Sept. 18, 1972 · Illinois Appellate Court · No. 70-171
7 Ill. App. 3d 478

Louis Mank, Plaintiff-Appellee, v. The Board of Fire and Police Commissioners et al., Defendants-Appellants.

(No. 70-171;

Fifth District

September 18, 1972.

*480Leon G. Scroggind, of Madison, and Leo H. Konzen, of Granite City, for appellants.

Callis, Filcoff & Gitchoff, of Granite City, for appellee.

Mr. JUSTICE SMITH

delivered the opinion of the court:

This is an appeal by the Board of Fire and Police Commissioners of the City of Granite City from a circuit court judgment which reversed the discharge of a city policeman, Louis Mank. The Board of Fire and Police Commissioners heard charges against Louis Mank, and after the hearing, sustained six of the charges and ordered the discharge of Mank. The circuit court on administrative review of this decision found that Louis Mank did not receive a fair and impartial hearing and therefore re*481versed. The circuit court also found that some of the charges were barred by laches.

Louis Mank, the appellee, was a policeman employed by the City of Granite City. Thirteen charges were filed with the Board of Fire and Police Commissioners by the city police chief, one Ronald J. Veizer, in December, 1969. A hearing was held by the Board and the Board found that there was sufficient grounds to sustain six of the thirteen charges. The charges upon which the Board found against Mank were as follows:

(1) That Mank was employed by a private corporation from June 12, 1969, to November 23, 1969, when he was assigned as a patrolman and he did not request absence during that period of time.

(2) That Mank has failed to respond to directions of officers and resents authority and does not conform to acceptable standards for a patrolman.

(3) That on February 3, 1968, Mank issued a ticket to a police officer also in uniform and that charge was dropped.

(4) That on July 7, 1967, Mank struck a prisoner after he had been placed under arrest and was in custody without sufficient cause.

(5) That on November 26, 1966, Mank struck another individual without sufficient cause while he was on duty.

(6) That on May 23, 1966, Mank, while on duty, struck another individual causing him to be severely injured.

Upon the decision being rendered by the Board of Fire and Police Commissioners of the City of Granite City, administrative review was sought by Mank. After a hearing, the court reversed the Board, finding that "it was impossible for the Respondent, Louis Mank, to receive a fair and impartial hearing * * * for the reason that one of the members of the Board of Fire and Police Commissioners of the City of Granite City, a Municipal Corporation, to-wit, George Veizer, is also the father of the complainant in this matter * * The court also found that the last three charges were barred by laches, and that the second charge was unimportant and was unsubstantiated by admissible evidence. The first and third charges alone were found sustained by admissible evidence, but because of the ruling on the fair hearing, the discharge was reversed.
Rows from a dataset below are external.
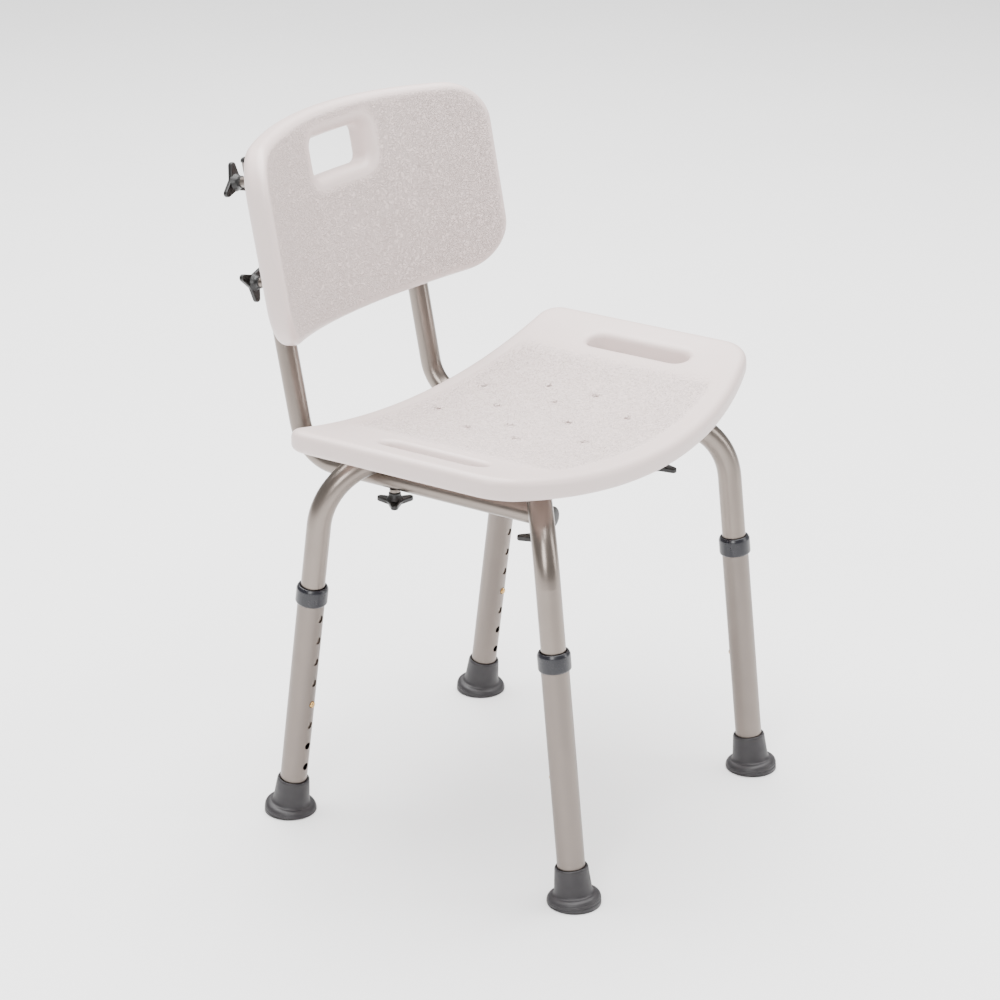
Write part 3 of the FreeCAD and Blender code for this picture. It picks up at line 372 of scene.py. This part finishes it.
def seat_bend(flat):
    """Dished from side to side, with its walls upright."""
    x, y, depth = flat.T
    z = SEAT_MID_Z + SEAT_RADIUS - np.sqrt((SEAT_RADIUS - depth) ** 2 - x**2)
    return np.column_stack([x, y, z])


def back_bend(flat):
    """Curved around the user, and leaning back."""
    x, up, depth = flat.T
    out = np.sqrt((BACK_RADIUS - depth) ** 2 - x**2) - BACK_RADIUS
    y = BACK_MID_Y + out * math.cos(BACK_TILT) + up * math.sin(BACK_TILT)
    z = BACK_MID_Z - out * math.sin(BACK_TILT) + up * math.cos(BACK_TILT)
    return np.column_stack([x, y, z])


def drain_centres():
    """Drain holes: two inner columns of three, two outer pairs and two on the centre line."""
    centres = []
    for side in (-1, 1):
        for row in (-1, 0, 1):
            centres.append((DRAIN_INNER_X * side, DRAIN_MID_Y + DRAIN_PITCH * row))
        for row in (-1, 1):
            centres.append((DRAIN_OUTER_X * side, DRAIN_MID_Y + DRAIN_OUTER_Y * row))
    centres += [(0, DRAIN_MID_Y - DRAIN_PITCH / 2), (0, DRAIN_MID_Y + DRAIN_PITCH / 2)]
    return centres


def corner(leg):
    """Where a leg's axis meets the height of the leg frames' top runs, in metres."""
    axis = LEG_AXES[leg]
    return SOLES[leg] + axis * (CROSS_Z * MM / axis.z)


def make_seat(material):
    """The dished seat, with its hand slots, drain holes and channels for the leg frames."""
    half = SEAT_HALF_WIDTH
    corners = [(half, SEAT_BACK), (-half, SEAT_BACK), (-half, SEAT_CORNER), (half, SEAT_CORNER)]
    rim = outline(corners, SEAT_CORNER_RADII, [None, None, SEAT_FRONT, None], RIM_SPACING)
    holes = []
    for side in (-1, 1):
        slot = slot_outline(SLOT_X * side, SLOT_Y, SLOT_WIDTH, SLOT_LENGTH, HOLE_SPACING)
        holes.append((slot, SLOT_ROUND))
    for x, y in drain_centres():
        holes.append((circle_outline(x, y, DRAIN_RADIUS), DRAIN_ROUND))

    def textured(places):
        edge = smooth_step(nearest(places, rim[0]), *SEAT_GRAIN_EDGE)
        side = 1 - smooth_step(np.abs(places[:, 0]), *SEAT_GRAIN_SIDE)
        return edge * side

    def recess(places):
        return -SEAT_RECESS * textured(places)

    edge = (rim, SEAT_ROUND)
    seat = moulded_panel("seat_shell", SEAT_THICKNESS, edge, holes, seat_bend, recess, textured)
    for first, last in (("rear_left", "front_right"), ("front_left", "rear_right")):
        start, end = corner(first), corner(last)
        run = end - start
        length = run.length / MM
        profile = [(0, 0), (CHANNEL_RADIUS, 0), (CHANNEL_RADIUS, length), (0, length)]
        cutter = lathe("channel", profile, standing(start, run.normalized()), 64)
        cut_away(seat, cutter)
    places = np.array([vertex.co for vertex in seat.data.vertices]) / MM
    depth = SEAT_RADIUS - np.hypot(places[:, 0], SEAT_MID_Z + SEAT_RADIUS - places[:, 2])
    mark_grain(seat, textured(places[:, :2]) * (depth > SEAT_THICKNESS / 2 - GRAIN_DEPTH))
    finish_piece(seat, "frame", "seat_panel", material)


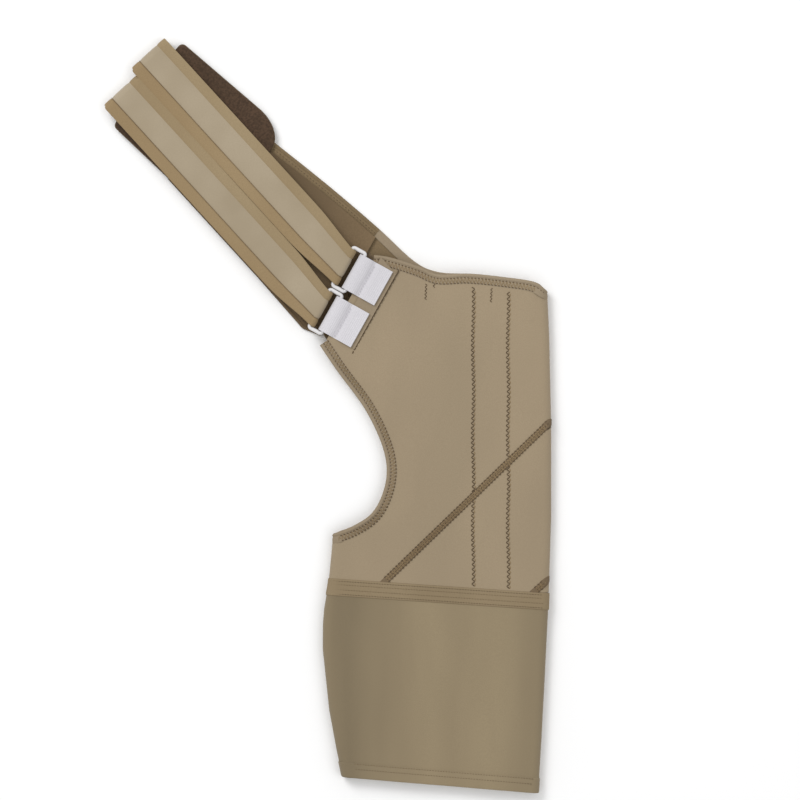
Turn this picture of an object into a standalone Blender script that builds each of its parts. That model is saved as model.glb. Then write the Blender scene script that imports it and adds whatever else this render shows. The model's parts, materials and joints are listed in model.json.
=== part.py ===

Pursuant to the Administrative Review Act, a notice of appeal was filed by the Board of Fire and Police Commissioners, appealing the decision of the Circuit Court. A motion to dismiss this appeal was made by Mank on the basis that the City of Granite City did not by resolution authorize that the appeal be taken. This motion was taken with the case.

*482The argument of Manic is that the City, as the governing body, must authorize the appeal by resolution. In support of his argument, Mank cites Hotchkiss v. Calumet City, 377 Ill. 615, 37 N.E.2d 332, and People v. City of Peoria, 378 Ill. 572, 39 N.E.2d 42, for his authority. Neither case is applicable. In Peoria, the City adopted a resolution to dismiss an appeal after several council members proceeded to appeal. The court held that the appeal was not authorized and dismissed it. In the Hotchkiss case, the real party in interest, the City, did not appeal. Members of the council did. However, as they were not the real parties in interest, their appeals could not be maintained and the City could not ratify and adopt their acts to affect the appeal on behalf of the City after the appeal time had elapsed.

Both of the foregoing cases involved matters directly affecting the City and not an independent board created by statute. Division 2 of the Illinois Municipal Code (ch. 24, 1971 Ill. Rev. Stat., sec. 10— 2.1 — 1 et seq.), creating the statutory basis for the Board of Fire and Police Commissioners, provides that a decision of that Board may be reviewed by Administrative Review (Section 10 — 2.1—17), and that the procedures adopted by that act and the rules promulgated thereunder apply to the proceedings. The Administrative Review Act (ch. 110A, 1971 Ill. Rev. Stat., sec. 264, et seq.), provides that review shall be sought in the Circuit Court by filing a complaint and that the administrative agency shall be made a party defendant. An administrative agency is, under Section 1, a “board * * # having power under law to make administrative decisions”. The named defendants in this action were the Board of Fire and Police Commissioners and the individual members. Granite City was not made a party to the proceeding nor required to be a party. As the party in interest under the Administrative Review Act, and as the defendant in the action, the agency has the right to appeal under Section 13 on an adverse decision in the Circuit Court.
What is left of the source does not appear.